EXERCISE DESCRIPTION>
Repeat exactly the lines from the one containing "from mathutils import Matrix, Vector" through the one containing "obj.parent = empty", both lines included, please, without any other lines.

COLLECTED MATERIAL>
** start **

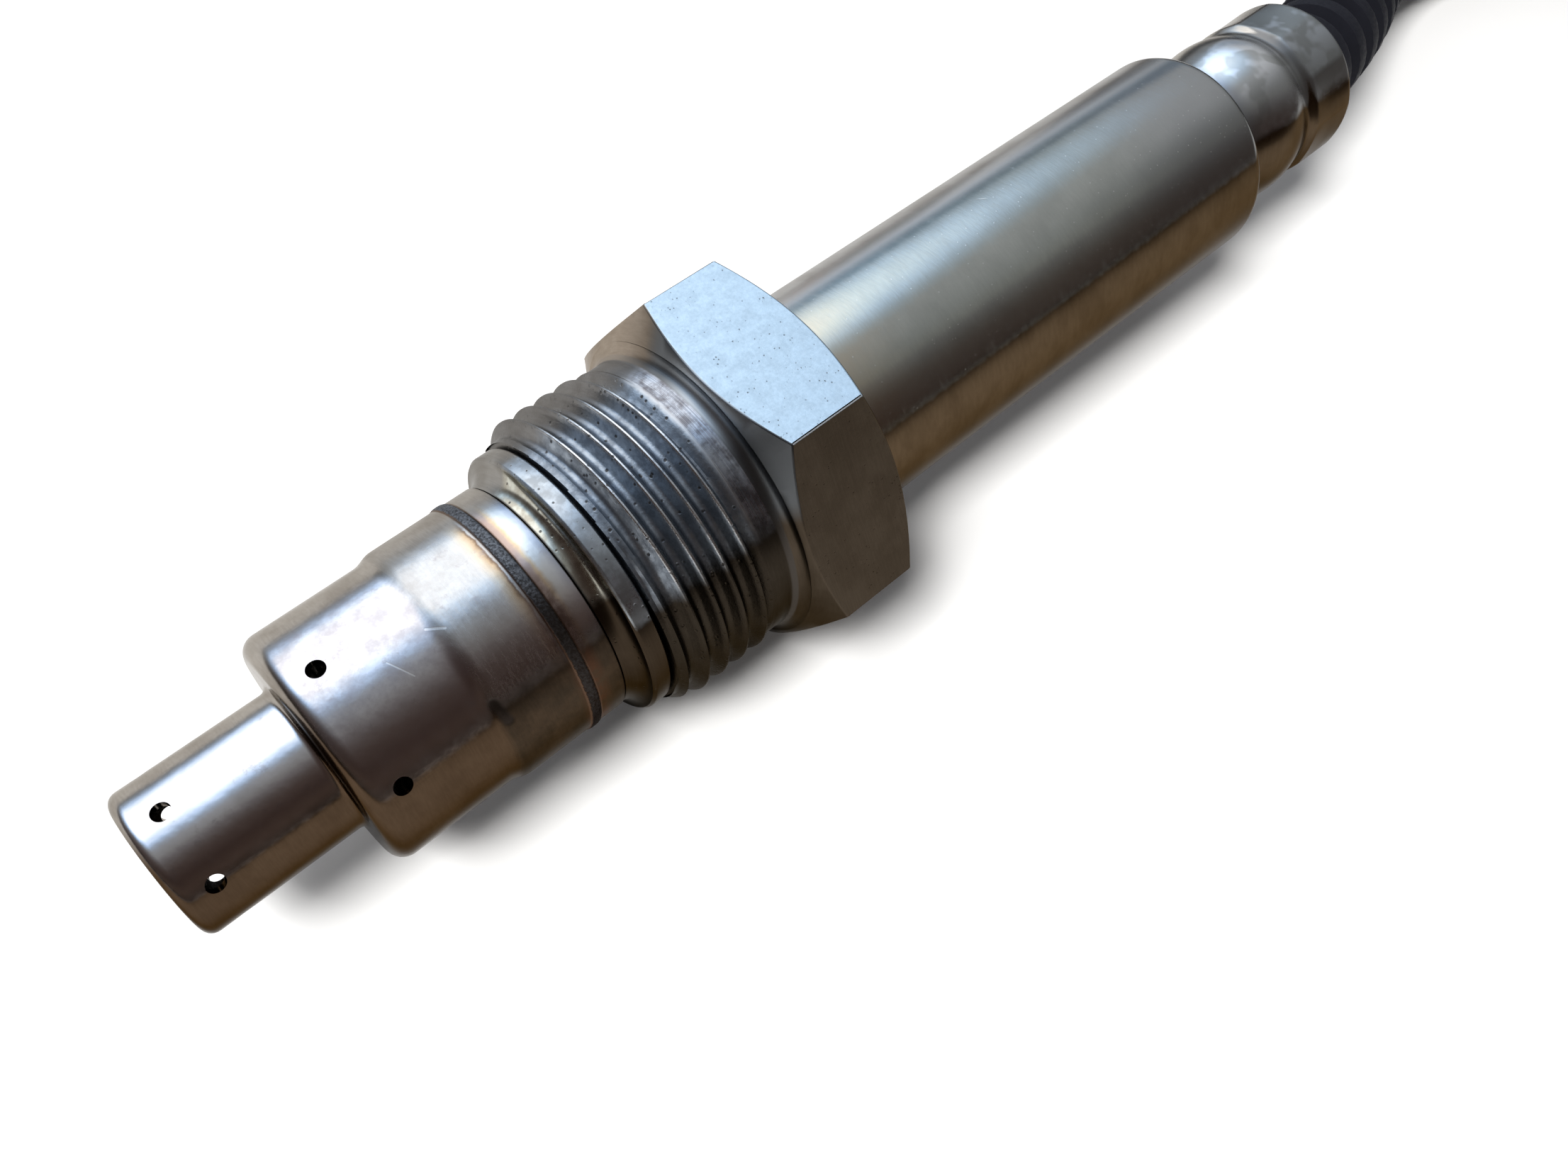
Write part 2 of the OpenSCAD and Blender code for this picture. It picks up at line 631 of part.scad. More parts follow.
// Drawn cap: flange inside the sleeve, rounded hump, groove and faceted crimp
module rear_cap() {
  r = cap_d / 2;
  neck_r = cap_neck_d / 2;
  flange_r = cap_flange_d / 2;
  hump_front = sleeve_back;
  shoulder_back = sleeve_back - sleeve_wall - fit_gap;
  groove_r = r - groove_depth;
  hump_end = groove_at - groove_w / 2;
  crimp_front = groove_at + groove_w / 2;
  lip_r = collar_bore_r + cap_wall;
  bore_r = cap_bore_r;
  color("silver") difference() {
    union() {
      turned(concat(
        [[0, cap_front], [flange_r, cap_front]],
        bend([neck_r - fit_gap, cap_shoulder - fit_gap], flange_r - neck_r + fit_gap,
          shoulder_back - cap_shoulder, 0, 90),
        [[neck_r, hump_front]],
        [for (i = [1:arc_steps + 1]) let (a = 180 * i / (arc_steps + 2))
          [neck_r + (r - neck_r) * sin(a), hump_front + (hump_end - hump_front) * i / (arc_steps + 2)]],
        [[neck_r, hump_end], [groove_r - edge_break, groove_at], [groove_r, crimp_front], [0, crimp_front]]));
      // Second crimp, with the flats of the crimping tool
      intersection() {
        turned(concat(
          [[0, crimp_front], [groove_r, crimp_front], [r + edge_break, crimp_front + groove_w / 2]],
          bend([r + edge_break - rim_round, cap_back - rim_round], rim_round, rim_round, 0, 90),
          [[0, cap_back]]));
        rotate([180 / crimp_flats, 0, 0]) rotate([0, 90, 0])
          translate([0, 0, crimp_front - overrun])
            cylinder(r = (r + edge_break / 2) / cos(90 / crimp_flats), h = crimp_len + 2 * overrun,
              $fn = crimp_flats);
      }
    }
    turned(concat(
      [[0, cap_front - overrun], [flange_r - cap_wall, cap_front - overrun],
       [flange_r - cap_wall, guide_back + fit_gap], [bore_r, cap_shoulder],
       [bore_r, hump_end - groove_depth], [bore_r - groove_depth, hump_end],
       [bore_r - groove_depth, grommet_back + fit_gap], [bore_r - groove_depth, cap_back - cap_wall],
       [lip_r, cap_back - cap_wall], [lip_r, cap_back + overrun], [0, cap_back + overrun]]));
  }
}

// Split collar that carries the conduit's end in the second crimp
module conduit_collar() {
  r0 = collar_bore_r;
  r1 = cap_bore_r - groove_depth - fit_gap;
  color("#202225") turned([[r0, conduit_front], [r1, conduit_front], [r1, cap_back - cap_wall - fit_gap],
    [r0, cap_back - cap_wall - fit_gap]]);
}

module wire(i) {
  color("whitesmoke") at_wire(i) bar(wire_d / 2, wire_front, grommet_back);
}

module wire_1() {
  wire(0);
}

module wire_2() {
  wire(1);
}

module wire_3() {
  wire(2);
}

module wire_4() {
  wire(3);
}

// Free stretch of conduit from the cap to the coil
module conduit_lead() {
  color("#1d2024") swept(lead_route, conduit_d / 2);
}

// Outer shape of the coil, two turns high
module conduit_coil() {
  color("#1d2024") translate([coil_x, coil_y, 0]) rotate_extrude($fn = round_fn)
    translate([coil_r - conduit_d / 2, floor_z]) square([conduit_d, 2 * conduit_d]);
}

// Free stretch of conduit from the coil to the plug
module conduit_tail() {
  color("#1d2024") swept(tail_route, conduit_d / 2);
}

// Strap round both turns of the coil, with its square head outside
module coil_tie() {
  head = 2 * tie_w;
  color("#2b2b2b") translate([coil_x, coil_y, 0]) rotate([0, 0, tie_turn]) {
    difference() {
      translate([coil_r - conduit_d / 2 - tie_t, -tie_w / 2, floor_z])
        cube([conduit_d + 2 * tie_t, tie_w, 2 * conduit_d + tie_t]);
      translate([coil_r - conduit_d / 2, -tie_w, floor_z + tie_t])
        cube([conduit_d, 2 * tie_w, 2 * conduit_d - tie_t]);
    }
    translate([coil_r + conduit_d / 2 + tie_t, -tie_w / 2, floor_z + conduit_d - head / 4])
      cube([tie_w, tie_w, head / 2]);
  }
}

// Box along the plug's axis with rounded long edges, from x0 back to x1
module plug_bar(x0, x1, w, h, r) {
  translate([x0, plug_y, plug_z]) rotate([90, 0, -90]) linear_extrude(x0 - x1) union() {
    square([w - 2 * r, h], center = true);
    square([w, h - 2 * r], center = true);
    for (sx = [-1, 1]) for (sy = [-1, 1])
      translate([sx * (w / 2 - r), sy * (h / 2 - r)]) circle(r = r, $fn = small_fn);
  }
}

module at_socket(i) {
  y = plug_y + (i % 2 == 0 ? -1 : 1) * socket_pitch / 2;
  z = plug_z + (i < 2 ? -1 : 1) * socket_pitch / 2;
  translate([plug_x - clamp_len - plug_len, y, z]) children();
}

// Moulded plug body with a stepped nose, keying ribs and four contact openings
module plug_housing() {
  back = plug_x - clamp_len;
  front = back - plug_len;
  step_at = front + plug_nose_len;
  color("#26282b") difference() {
    union() {
      plug_bar(back, step_at, plug_w, plug_h, plug_round);
      plug_bar(step_at, front, plug_w - 2 * plug_step, plug_h - 2 * plug_step, plug_round);
      // Keying ribs on both sides of the nose
      for (s = [-1, 1])
        translate([front + seal_w + plug_step, plug_y + s * (plug_w / 2 - plug_step) - plug_step / 2,
          plug_z - plug_step / 2])
          cube([plug_nose_len - seal_w - plug_step, plug_step, plug_step]);
    }
    for (i = [0:3]) at_socket(i) translate([-overrun, -socket_w / 2, -socket_w / 2])
      cube([socket_depth + overrun, socket_w, socket_w]);
  }
}

// Sprung latch lever on top of the plug
module plug_latch() {
  back = plug_x - clamp_len;
  z0 = plug_z + plug_h / 2;
  foot = latch_gap + latch_t;
  color("#303236") translate([back, plug_y + latch_w / 2, z0]) rotate([90, 0, 0])
    linear_extrude(latch_w) polygon([
      [0, 0], [0, foot - latch_t / 2], [-latch_t / 2, foot], [-latch_len, foot],
      [-latch_len, latch_gap / 2], [-latch_len + latch_t, latch_gap / 2],
      [-latch_len + latch_t + latch_gap / 2, latch_gap], [-foot - latch_gap / 2, latch_gap],
      [-foot, latch_gap / 2], [-foot, 0]]);
}

// Soft seal round the nose
module plug_seal() {
  front = plug_x - clamp_len - plug_len;
  x0 = front + seal_w + plug_step / 2;
  w = plug_w - 2 * plug_step;
  h = plug_h - 2 * plug_step;
  color("sienna") difference() {
    plug_bar(x0, x0 - seal_w, w + 2 * seal_t, h + 2 * seal_t, plug_round + seal_t);
    plug_bar(x0 + overrun, x0 - seal_w - overrun, w + 2 * fit_gap, h + 2 * fit_gap, plug_round);
  }
}

// Slide that locks the contacts in place, in the side of the plug
module plug_lock() {
  back = plug_x - clamp_len;
  w = latch_w;
  t = latch_t;
  color("tomato") translate([back - plug_len / 2, plug_y + plug_w / 2 + fit_gap, plug_z - t])
    cube([w, t, 2 * t]);
}

// Two-part clamp that holds the conduit's end on the plug
module plug_clamp() {
  r = clamp_d / 2;
  grip = conduit_d / 2 + fit_gap;
  color("#26282b") translate([plug_x - clamp_len + fit_gap, plug_y, plug_z]) rotate([0, 90, 0])
    difference() {
      union() {
        cylinder(r = r, h = clamp_len / 4, $fn = small_fn);
        cylinder(r = r - latch_t / 2, h = clamp_len, $fn = small_fn);
      }
      translate([0, 0, clamp_len / 4]) cylinder(r = grip, h = clamp_len, $fn = small_fn);
    }
}

// Female terminal at the bottom of each contact opening
module socket(i) {
  wall = contact_t;
  color("gold") at_socket(i) translate([loose_gap * 2, 0, 0]) difference() {
    translate([0, -socket_w / 2 + fit_gap, -socket_w / 2 + fit_gap])
      cube([socket_depth - 2 * loose_gap, socket_w - 2 * fit_gap, socket_w - 2 * fit_gap]);
    translate([-overrun, -socket_w / 2 + wall + fit_gap, -socket_w / 2 + wall + fit_gap])
      cube([socket_depth - 2 * wall + overrun, socket_w - 2 * (wall + fit_gap), socket_w - 2 * (wall + fit_gap)]);
  }
}

module socket_1() {
  socket(0);
}

module socket_2() {
  socket(1);
}

module socket_3() {
  socket(2);
}

module socket_4() {
  socket(3);
}

outer_tube();
inner_tube();
housing();
gland_nut();
element();
front_bush();
powder_ring();
rear_bush();
seal_ring();
sleeve();
block_top();
block_bottom();
block_clip();
contact_1();
contact_2();
contact_3();
contact_4();
wire_guide();
grommet();
rear_cap();
conduit_collar();
wire_1();
wire_2();
wire_3();
wire_4();
conduit_lead();
conduit_coil();
conduit_tail();
coil_tie();
plug_housing();
plug_latch();
plug_seal();
plug_lock();
plug_clamp();
socket_1();
socket_2();
socket_3();
socket_4();
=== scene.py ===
import math
import bpy
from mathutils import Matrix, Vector


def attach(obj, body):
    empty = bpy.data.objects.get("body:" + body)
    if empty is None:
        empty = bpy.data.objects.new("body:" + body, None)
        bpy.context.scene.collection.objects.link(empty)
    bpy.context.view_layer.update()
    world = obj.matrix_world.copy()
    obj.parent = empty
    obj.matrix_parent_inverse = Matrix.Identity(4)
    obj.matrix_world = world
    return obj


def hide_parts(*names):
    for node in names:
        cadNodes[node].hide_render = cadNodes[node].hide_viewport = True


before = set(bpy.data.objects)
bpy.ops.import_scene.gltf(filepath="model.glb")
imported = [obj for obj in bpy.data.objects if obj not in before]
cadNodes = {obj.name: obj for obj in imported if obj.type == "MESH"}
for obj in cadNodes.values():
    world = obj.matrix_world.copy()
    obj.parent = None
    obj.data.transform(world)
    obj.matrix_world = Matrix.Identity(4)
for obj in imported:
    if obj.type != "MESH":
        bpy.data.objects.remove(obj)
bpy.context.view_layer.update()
mm = 0.001
fullTurn = 2 * math.pi
mergeReach = 2e-6
print("frame loaded:", len(cadNodes), "nodes")


# Small helpers for picking and turning

def pickNone():
    active = bpy.context.view_layer.objects.active
    if active and active.mode != "OBJECT":
        bpy.ops.object.mode_set(mode="OBJECT")
    bpy.ops.object.select_all(action="DESELECT")


def pickOnly(*pieces):
    pickNone()
    for piece in pieces:
        piece.select_set(True)
    bpy.context.view_layer.objects.active = pieces[0]


def applyModifier(piece, kind, **settings):
    pickOnly(piece)
    bpy.ops.object.modifier_add(type=kind)
    modifier = piece.modifiers[-1]
    for key, value in settings.items():
        setattr(modifier, key, value)
    bpy.ops.object.modifier_apply(modifier=modifier.name)


def editMesh(piece, *steps):
    # each step is a mesh tool and its settings, and works on the whole mesh
    pickOnly(piece)
    bpy.ops.object.mode_set(mode="EDIT")
    for tool, settings in steps:
        bpy.ops.mesh.select_all(action="SELECT")
        tool(**settings)
    bpy.ops.object.mode_set(mode="OBJECT")
    return piece


weldPoints = (bpy.ops.mesh.remove_doubles, {"threshold": mergeReach})
turnOutward = (bpy.ops.mesh.normals_make_consistent, {"inside": False})


def spinBy(sides):
    return bpy.ops.mesh.spin, {"steps": sides, "angle": fullTurn, "center": (0, 0, 0), "axis": (1, 0, 0)}


def cutAt(x, **settings):
    return bpy.ops.mesh.bisect, {"plane_co": (x * mm, 0, 0), "plane_no": (1, 0, 0), **settings}


def cutWith(piece, tool, how="DIFFERENCE"):
    applyModifier(piece, "BOOLEAN", object=tool, operation=how, solver="EXACT")
    bpy.data.objects.remove(tool)


def smoothEdges(piece, degrees):
    pickOnly(piece)
    bpy.ops.object.shade_smooth_by_angle(angle=math.radians(degrees))
    return piece


def arc(x, r, size, start, end, steps):
    # points of a quarter round in a turned outline, 0 degrees along the axis and 90 outwards
    points = []
    for i in range(steps + 1):
        a = math.radians(start + (end - start) * i / steps)
        points.append((x + size * math.cos(a), r + size * math.sin(a)))
    return points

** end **

REPLY>
from mathutils import Matrix, Vector


def attach(obj, body):
    empty = bpy.data.objects.get("body:" + body)
    if empty is None:
        empty = bpy.data.objects.new("body:" + body, None)
        bpy.context.scene.collection.objects.link(empty)
    bpy.context.view_layer.update()
    world = obj.matrix_world.copy()
    obj.parent = empty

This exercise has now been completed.